The Sheriff’s Office forwarded a copy of its investigation of Mellies’ searches for information on the mermaids to the State Attorney’s Office in April 2022, Carey Codd, a BSO spokesperson said in an email.

The civil proceedings have been put on hold several times as the State Attorney’s Office has continued reviewing, with a federal judge agreeing to the most recent delay in late June. The proceedings have been delayed until at least Sept. 5, court records show.

“They have some solace in the fact that there’s a civil lawsuit pending, but they have a high level of anxiety because the State Attorney’s Office has delayed its decision for a year,” attorney Kollin said.
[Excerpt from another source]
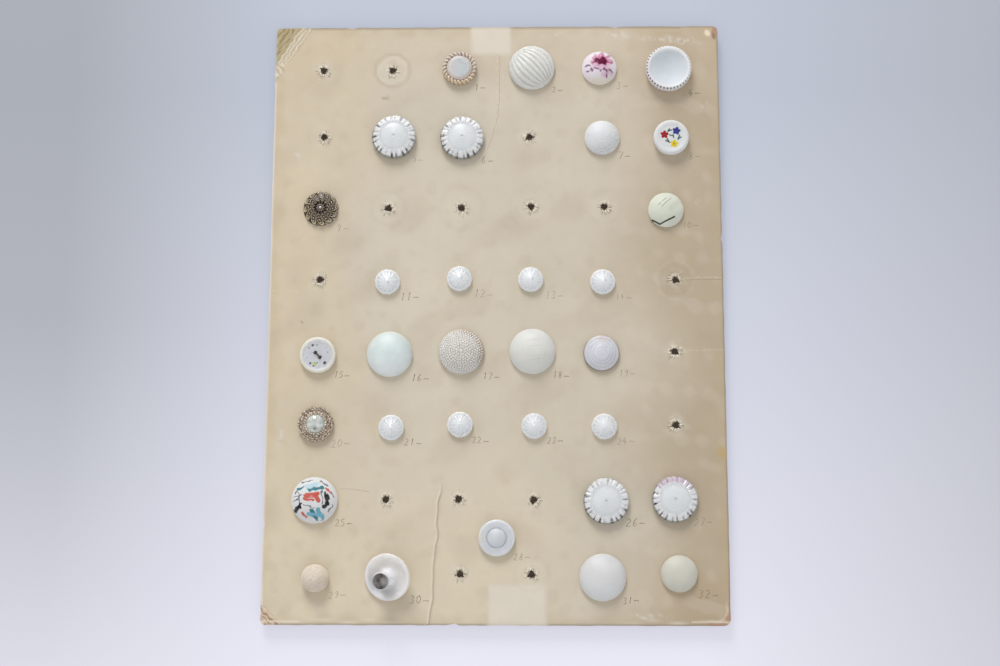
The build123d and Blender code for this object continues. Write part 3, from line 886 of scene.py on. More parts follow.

The Sheriff’s Office was initially a defendant in the lawsuit, alleged to have failed to train and supervise employees’ use of DAVID, creating a custom of misuse of the system within the agency. A judge’s order dismissed the Sheriff’s Office from the suit in August 2022, determining that the plaintiffs did not allege facts that showed there was a pattern of past similar incidents or pattern of past complaints about employees misusing DAVID.

Mellies in his Internal Affairs statement was asked if there had been a reason their names were part of an investigation he was conducting in his official duty, according to the interview transcript.

“Well, in anything that I do is official,” Mellies said. “I’m a police officer 24/7.”

Mellies is currently on full duty, the Sheriff’s Office said. The State Attorney’s Office, through a spokesperson, said it does not comment on cases that are under review.

“The central issue in both actions will be proving whether Mellies had a legitimate law enforcement purpose for utilizing the DAVID system” to get the women’s personal information, Mellies’ attorney Tamatha Alvarez wrote in one of the recent motions to postpone the proceedings.

Asked if he’d do anything differently in his Internal Affairs interview, Mellies said, “Nope. Absolutely not.”